While this automatic release notes draft usually still requires a bit of editing and clean up it has significantly reduced the time needed to prepare the release changelog but improved the quality of release notes by automatically linking to closed pull requests and making sure we don’t miss any feature included in the release.

Automatic publishing with GitHub workflows

The main part of the release process is publishing the Vanilla framework package to NPM and uploading the CSS to our assets server.

While it was already quite straightforward (just a couple of commands to run in terminal) it was still a manual job for a developer that usually revolved around copy-pasting commands from the previous release and making sure to update them with a new version number.

Because publishing the package was already a set of commands to run, it was fairly easy to turn those into a script that we can run as a GitHub Workflow.

GitHub Workflows can be triggered by various events that happen in the repository, so we assigned our publish workflow to the release event.

So now, once we edit the release notes draft and publish the release on GitHub automatically the workflow will run that publishes Vanilla framework to NPM and our assets server.

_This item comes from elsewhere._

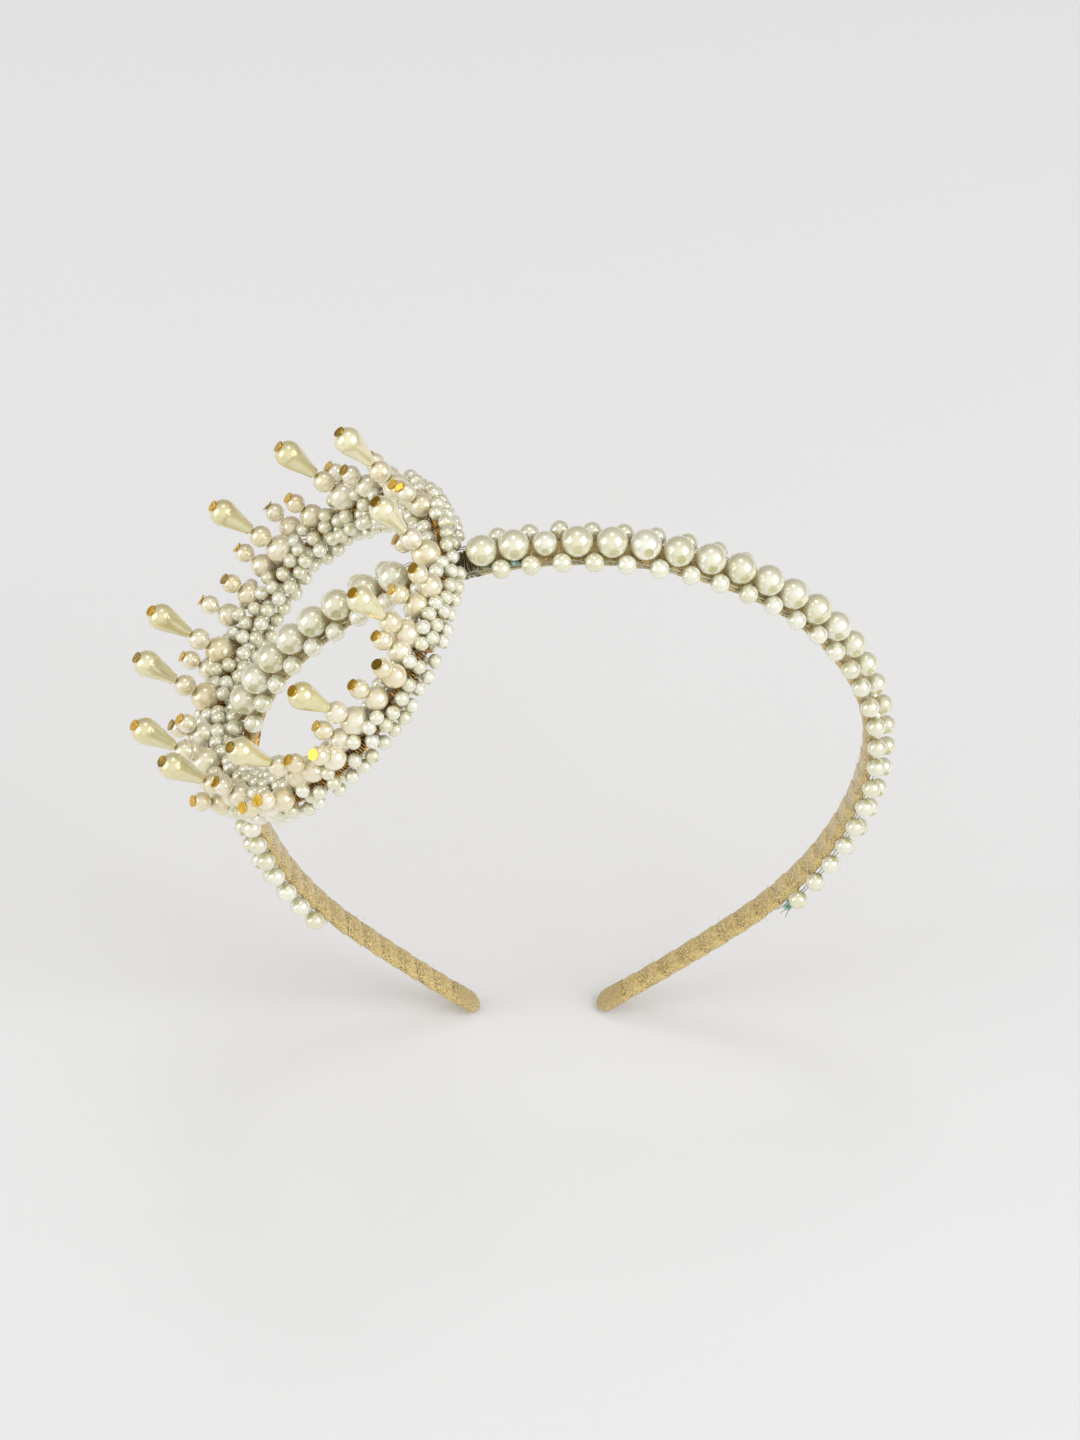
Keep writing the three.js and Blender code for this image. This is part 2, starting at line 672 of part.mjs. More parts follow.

One vanillaframework.io site 

The next step in the release process is deploying the updated Vanilla site and docs. These used to be two separate projects with two separate deployments that needed to be manually triggered whenever we wanted to update the sites. This not only required time but was also a source of some issues and inconsistencies when both sites were not updated to the latest Vanilla version.

To improve this we decided to merge both sites into one project. We moved static pages previously served as vanillaframework.io into Vanilla framework docs and started to build, serve and deploy it as one website. This helps with removing inconsistencies between them, makes sure all pages correctly use the latest version of Vanilla and reduces the time needed to test and deploy the site.

We currently deploy the staging version of the site on every merge to the master branch. This makes sure our website deployment is always ready for the release. Once the new version of Vanilla is released to NPM we can QA the staging website and deploy it to production with one click of the button.

The future

Vanilla framework version 2.7.1 published at the end of February was the first fully automated release. Since then we have released two more and plan to release regular updates at least after every two-week iteration.

The automated release process is not only smoother and takes less time, but also much less prone to human error.

But there are still areas for possible improvements.

With every major release, we are sending a newsletter describing the latest changes and additions to the Vanilla framework. This is still a very manual process that involves editing an email campaign template on MailChimp. Because the content of the email is loosely based on the release notes (that are already automated with Release Drafter), we could think of pre-populating the newsletter content with release notes.

Instead of triggering the release manually using GitHub UI, we could automatically release (and publish) whenever the Vanilla version is updated in the package.json file. We already have similar workflows in place for our python packages.

Summary

Investing part of our development time into automation allowed us to create a much faster and more reliable release process for Vanilla. We were able to explore new creative uses of GitHub workflows and found them very useful not only as an alternative to existing CI services but also as a great opportunity to automate different events around the repository.

This already gives us the possibility to release the Vanilla framework more frequently and more reliably, so all our projects can be up to date.